In particular, Reveal is Stipe's renaissance. On recent albums, his voice -- the earthy instrument that made R.E.M.'s early work inimitable -- had sounded increasingly desiccated. Now the color, the warmth and the nuance are back. Those three months that Stipe spent in virtual creative solitude in Dublin last summer have paid off handsomely. From the atmospheric opener, "The Lifting," to the laid-back fluency of the concluding "Beachball," there's hardly a melody that isn't sinuous and seductive.

Some of the mainstream press has been in a tizzy about the "revelation" buried within Stipe's lyrics, but all this hype misses the point, or rather two points: First, the main action is Stipe's wonderful line-readings of his own lyrics -- a phrase as banal as "vanishing point" becomes poignant and, yes, revelatory in the middle of a moody slice of psychic life such as "Disappear." Second, faced with lines as amusingly impenetrable as "that's when the calibration brittle as a stick / gets you the gold ring / and the tar museum Che Guevara wink" ("Chorus and the Ring"), the lyrics sheet ain't much of an ally.
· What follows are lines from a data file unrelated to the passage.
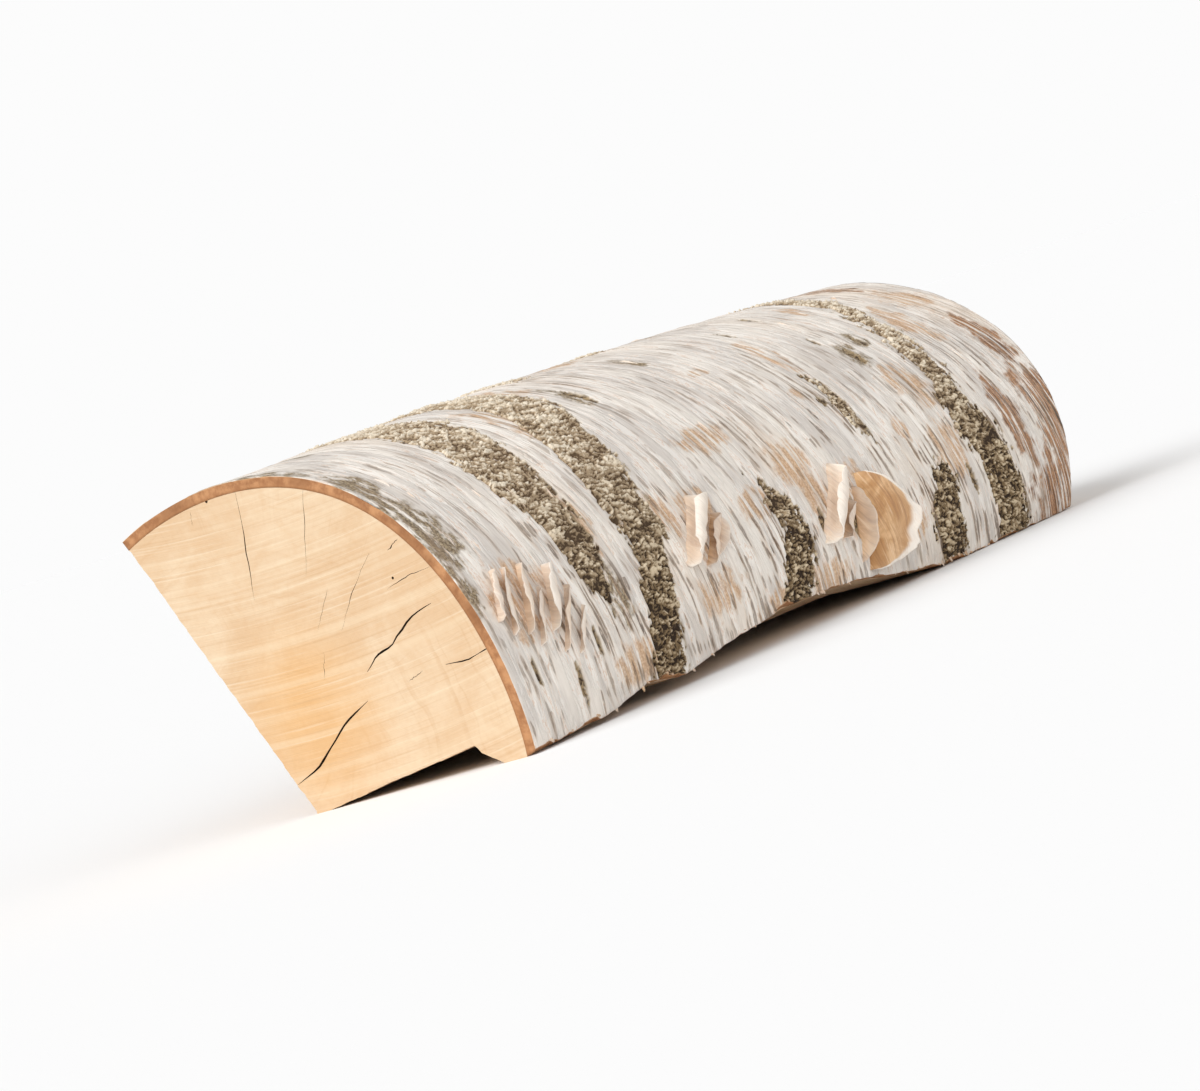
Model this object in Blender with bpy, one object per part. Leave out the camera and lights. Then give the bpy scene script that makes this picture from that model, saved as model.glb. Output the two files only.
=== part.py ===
"""Split birch firewood log: a wedge of wood cleft from a round trunk, with its bark on.

The log lies on one split face. +Y runs along the grain from the near sawn end, which is
square, to the far one, which was sawn at a slant. +X is across the log, and +Z is up. The
origin is the middle of the footprint, on the floor.
"""

import math

import bmesh
import bpy
from mathutils import Vector

# Driving dimensions, in metres and degrees.
FLOOR_LENGTH = 0.338  # along the floor; the log is longer at its top
FAR_CUT_LEAN = 0.37  # the far saw cut leans out by this share of the height
TRUNK_RADIUS = 0.0855
BARK_THICKNESS = 0.0050
BARK_CLEARANCE = 0.0003
PITH_X = -0.03013
PITH_Z = 0.0153  # the pith lies just above the floor face
PITH_SWAY = 0.0020  # the trunk's slight bow, across the log and upwards
PITH_RISE = 0.0030
NEAR_LOBES = 0.0013  # how far the near end is from round
FAR_LOBES = 0.0026
FAR_TAPER = 0.0010
APEX_X = -0.02813  # the ridge where the two split faces meet
TOP_EDGE_ANGLE = 114.6  # where the bark ends at the upper split face, from +X about the pith
TOP_EDGE_TWIST = -5.0  # how far that edge turns by the far end
RIDGE_STRIP = 0.005  # width of the flat strip along the apex
FLOOR_STRIP = 0.008  # width of the flat strip beside the bark, which the log rests on
FLOOR_BEVEL = 0.0065  # width of the slope between that strip and the torn step
FLOOR_STEP = 0.0015  # width of the torn step itself
FLOOR_HOLLOW = 0.0068  # height of the floor face inside the step
STEP_SHARE = 0.62  # how much of the hollow's height is left at the foot of the step
SPLIT_WAVE = 0.0024  # how far the upper split face wanders from a plane by the far end

# Where the bark's skin peels, its solid swells to hold the loose curls: the middle's
# distance from the near end and angle about the pith, half the length, half the angle,
# and the height.
CURLS = (
    (0.026, 17.0, 0.022, 12.0, 0.0040),
    (0.115, 16.0, 0.016, 10.0, 0.0065),
    (0.200, 3.0, 0.030, 14.0, 0.0085),
)

BARK_STATIONS = 33  # lofted stretches along the log
WOOD_STATIONS = 11
ARC_STEPS = 32  # facets round the trunk
FLOOR_STEPS = 6
SPLIT_STEPS = 8

WOOD_COLOUR = (0.80, 0.60, 0.36, 1.0)
BARK_COLOUR = (0.72, 0.67, 0.60, 1.0)


def clear_scene():
    """Removes whatever the file opened with."""
    for obj in list(bpy.data.objects):
        bpy.data.objects.remove(obj, do_unlink=True)


def plain_material(name, colour, roughness):
    """A Principled material of one colour."""
    material = bpy.data.materials.new(name)
    material.use_nodes = True
    shader = material.node_tree.nodes["Principled BSDF"]
    shader.inputs["Base Color"].default_value = colour
    shader.inputs["Roughness"].default_value = roughness
    shader.inputs["Metallic"].default_value = 0.0
    return material


def trunk_radius(angle, along):
    """Outer radius of the bark at an angle in degrees, at a share of the length."""
    near = NEAR_LOBES * math.cos(math.radians(4.2 * (angle - 54)))
    far = FAR_LOBES * math.cos(math.radians(3.2 * (angle - 6))) - FAR_TAPER
    return TRUNK_RADIUS + (1 - along) * near + along * far


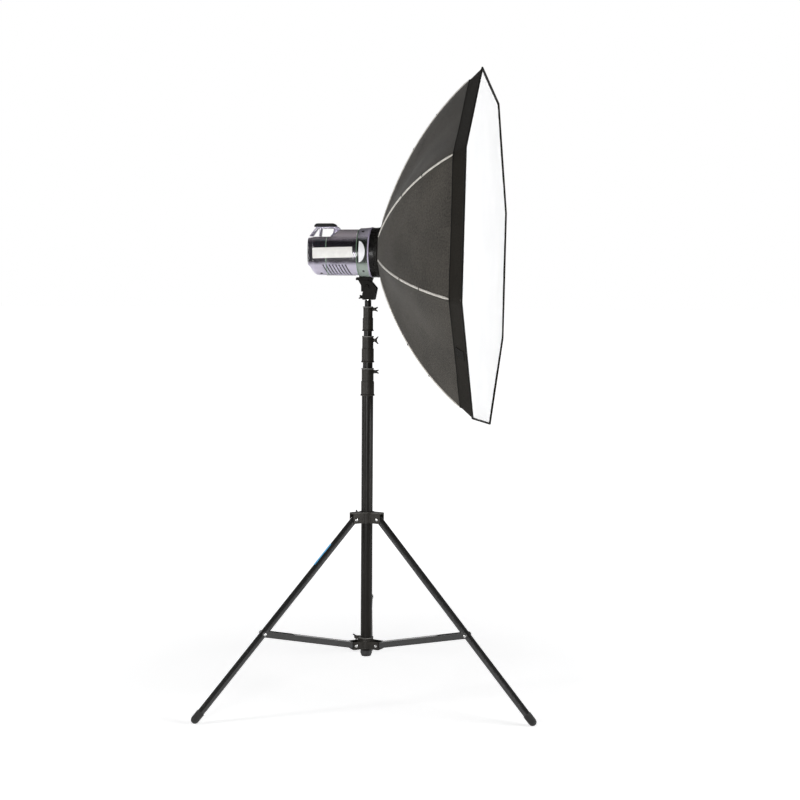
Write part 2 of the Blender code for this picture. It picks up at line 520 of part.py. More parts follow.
lock = empty("bayonet_lock_axis", HEAD, (-0.0060, 0, 0), (-62, 0, 0))
put("bayonet_lock", box((0.0120, 0.0100, 0.0060), (0, 0, 0.0742 + 0.0016 + 0.0030), 0.0010, 1), PLASTIC, lock)

# ---------------------------------------------------------------- octabox
OCTABOX = empty("octabox_axis", HEAD)


def rib(t, start=(REAR_A, REAR_R), end=(SEAM_A, SEAM_R), slopes=(REAR_SLOPE, SEAM_SLOPE)):
    """A sprung rod's line as (along, out): a cubic between two points with the slopes of its ends."""
    chord = math.hypot(end[0] - start[0], end[1] - start[1])
    d0, d1 = [(chord * math.cos(math.radians(s)), chord * math.sin(math.radians(s))) for s in slopes]
    h = (2 * t**3 - 3 * t**2 + 1, t**3 - 2 * t**2 + t, -2 * t**3 + 3 * t**2, t**3 - t**2)
    return tuple(h[0] * start[i] + h[1] * d0[i] + h[2] * end[i] + h[3] * d1[i] for i in (0, 1))


def inward(points, distance):
    """The same line, moved towards the inside of the dome by a distance across it."""
    out = []
    for i, (a, r) in enumerate(points):
        (a0, r0), (a1, r1) = points[max(i - 1, 0)], points[min(i + 1, len(points) - 1)]
        run = math.hypot(a1 - a0, r1 - r0)
        out.append((a + distance * (r1 - r0) / run, r - distance * (a1 - a0) / run))
    return out


skin = [rib(i / 10) for i in range(11)] + [(RIM_A, RIM_R)]
lining = inward(skin, FABRIC_T)
lining[-1] = (RIM_A, lining[-1][1])
shell_profile = [(r, a) for a, r in reversed(skin)] + [(r, a) for a, r in lining]
place_octagon = turn(90, "Y")


def octagon(mesh):
    """Turn an eight-sided solid made about Z so that it looks along +X with a corner at the first rod."""
    return moved(mesh, turn(-ROLL, "X"), turn(90, "Y"), turn(180, "Z"))


cover = turned(shell_profile, 8)
put("fabric_cover", octagon(cover), FABRIC, OCTABOX, smooth=12)
diffuser_r = lining[-1][1] - 0.0022
diffuser = [(0.0, RIM_A - 0.0007), (diffuser_r + 0.0008, RIM_A - 0.0007), (diffuser_r, RIM_A - 0.0022), (0.0, RIM_A - 0.0022)]
put("front_diffuser", octagon(turned(diffuser, 8, closed=False)), DIFFUSER, OCTABOX, smooth=12)
put("inner_diffuser", octagon(turned([(0.0, INNER_A + 0.0012), (INNER_R, INNER_A + 0.0012), (INNER_R, INNER_A), (0.0, INNER_A)], 8, closed=False)),
    DIFFUSER, OCTABOX, smooth=12)

# speed ring: turns on the bayonet ring and carries a forked lug for each rod
ring = turned([(0.0735, 0.0395), (0.0735, RING_REAR), (0.0590, RING_REAR), (0.0590, RING_FRONT), (0.0660, RING_FRONT), (0.0660, 0.0395)],
              36, axis="X")
ears, holes = [], []
for k in range(8):
    spin = turn(-(ROLL + 45 * k), "X")
    for flank in (-1, 1):
        ears.append(moved(box((0.0090, 0.0022, 0.0140), (ROD_PIVOT_A, flank * 0.0041, ROD_PIVOT_R - 0.0032)), spin))
    holes.append(moved(cylinder(0.0014, -0.009, 0.009, "Y", 8, (ROD_PIVOT_A, 0, ROD_PIVOT_R)), spin))
ring = boolean(ring, ears, "UNION")
put("speed_ring", boolean(ring, holes, "DIFFERENCE"), CAST, OCTABOX)
# one wire, bent into an eight-sided loop, is the hinge pin of all eight rods
corner_r = ROD_PIVOT_R / math.cos(math.radians(22.5))
wire = turned([(corner_r + 0.0010 * math.cos(math.radians(t)), 0.0010 * math.sin(math.radians(t))) for t in range(315, -45, -45)], 8)
put("hinge_wire", moved(wire, shift(ROD_PIVOT_A, 0, 0), turn(-ROLL - 22.5, "X"), turn(90, "Y")), STEEL, OCTABOX)

# A rod's own frame: its pivot at the origin, +X along the optical axis, +Z out from it.
inner = inward([rib(i / 10) for i in range(11)] + [(RIM_A, RIM_R)], FABRIC_T + ROD_R + 0.0008)
rod_line = [(0.0, 0.0, 0.0)]
for i, (a, r) in enumerate(inner[1:-1], 1):
    blend = 1 - smoothstep(1 - i / 3)
    rod_line.append((a - ROD_PIVOT_A + 0.0030 * (1 - blend), 0.0, r - ROD_PIVOT_R))
tip_a, tip_r = inner[-1]
last_a, last_r = inner[-2]
part = (RIM_A - 0.0060 - last_a) / (tip_a - last_a)
rod_line.append((last_a + (tip_a - last_a) * part - ROD_PIVOT_A, 0.0, last_r + (tip_r - last_r) * part - ROD_PIVOT_R))
rod = boolean(rod_mesh(rod_line, ROD_R, 1), [cylinder(0.0036, -0.0026, 0.0026, "Y", 10)], "UNION")
rod = boolean(rod, [cylinder(0.0014, -0.01, 0.01, "Y", 8)], "DIFFERENCE")
for k in range(8):
    angle = ROLL + 45 * k
    out = math.radians(angle)
    hinge = empty(f"rod_{k + 1}_axis", OCTABOX,
                  (ROD_PIVOT_A, ROD_PIVOT_R * math.sin(out), ROD_PIVOT_R * math.cos(out)), (-angle, 0, 0))
    put(f"rod_{k + 1}", rod, STEEL, hinge)

bpy.context.view_layer.update()
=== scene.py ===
"""The looks of the octabox light: materials, cloth, the flash head's clear casing, lights and camera."""
import json
import math

import bmesh
import bpy
import numpy as np
from mathutils import Matrix, Vector, noise

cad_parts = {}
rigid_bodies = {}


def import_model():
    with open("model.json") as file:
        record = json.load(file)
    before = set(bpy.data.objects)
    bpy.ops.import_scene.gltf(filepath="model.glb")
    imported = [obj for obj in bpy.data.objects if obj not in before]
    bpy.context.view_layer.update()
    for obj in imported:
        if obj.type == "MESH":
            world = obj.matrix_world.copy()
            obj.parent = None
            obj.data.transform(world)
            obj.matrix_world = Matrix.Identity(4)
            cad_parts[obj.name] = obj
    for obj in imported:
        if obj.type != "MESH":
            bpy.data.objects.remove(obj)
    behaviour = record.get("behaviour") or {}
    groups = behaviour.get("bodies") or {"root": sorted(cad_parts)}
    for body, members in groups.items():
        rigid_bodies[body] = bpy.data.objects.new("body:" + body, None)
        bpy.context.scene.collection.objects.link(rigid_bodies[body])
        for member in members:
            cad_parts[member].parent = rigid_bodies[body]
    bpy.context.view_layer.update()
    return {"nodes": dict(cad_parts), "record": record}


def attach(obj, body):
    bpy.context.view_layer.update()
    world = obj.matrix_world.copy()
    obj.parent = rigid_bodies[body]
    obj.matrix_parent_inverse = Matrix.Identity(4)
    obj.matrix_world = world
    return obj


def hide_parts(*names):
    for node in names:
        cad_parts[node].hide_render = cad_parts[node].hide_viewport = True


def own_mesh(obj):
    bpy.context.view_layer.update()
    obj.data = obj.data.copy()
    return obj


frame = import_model()
RECORD = frame["record"]
NODES = frame["nodes"]
JOINTS = {j["name"]: j for j in RECORD["behaviour"]["joints"]}
RNG = np.random.default_rng(7)

# ---------------------------------------------------------------- the head's own frame, from the joints
EX = Vector(JOINTS["octabox_turn"]["axis"]).normalized()
EY = Vector((-EX.y, EX.x, 0.0))
EZ = Vector((0.0, 0.0, 1.0))
AXIS_Z = JOINTS["octabox_turn"]["pos_m"][2]
TILT_Z = JOINTS["head_tilt"]["pos_m"][2]
HEAD = Matrix((
    (EX.x, EY.x, 0, 0), (EX.y, EY.y, 0, 0), (0, 0, 1, AXIS_Z), (0, 0, 0, 1)))
ROLL = -15.0
ROD_ANGLES = [ROLL + 45 * k for k in range(8)]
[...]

Elsewhere, Stipe ranges from the bravely vulnerable torch song "I'll Take the Rain" ("You laid me bare / and marked me there" to the dreamily evocative "Summer Turns to High," another of Stipe's haunting revisitations of childhood ("With my bedsheet cape and sandals / circle citronella candles"). Reveal suffers a few mid-album doldrums, but there's not a track that doesn't cause a few lyrical or musical shivers.

Peter Buck and Mike Mills do a fine job of ensuring that the electronica and atmospherics serve the song, although their presence is too subdued, especially Mills's. Lacking are his trademark counterpoint vocals (when they're there, they're buried too far down in the mix); lacking also is his occasional spotlight lead vocal, which put Stipe's eccentricities into even sharper relief. And while there's probably as much chance of R.E.M. becoming a quartet again as Michael Stipe growing back his hair, one would like to hear a recording of R.E.M. as a band, not just a recording by the band R.E.M.

But in the meantime, Reveal's a keeper.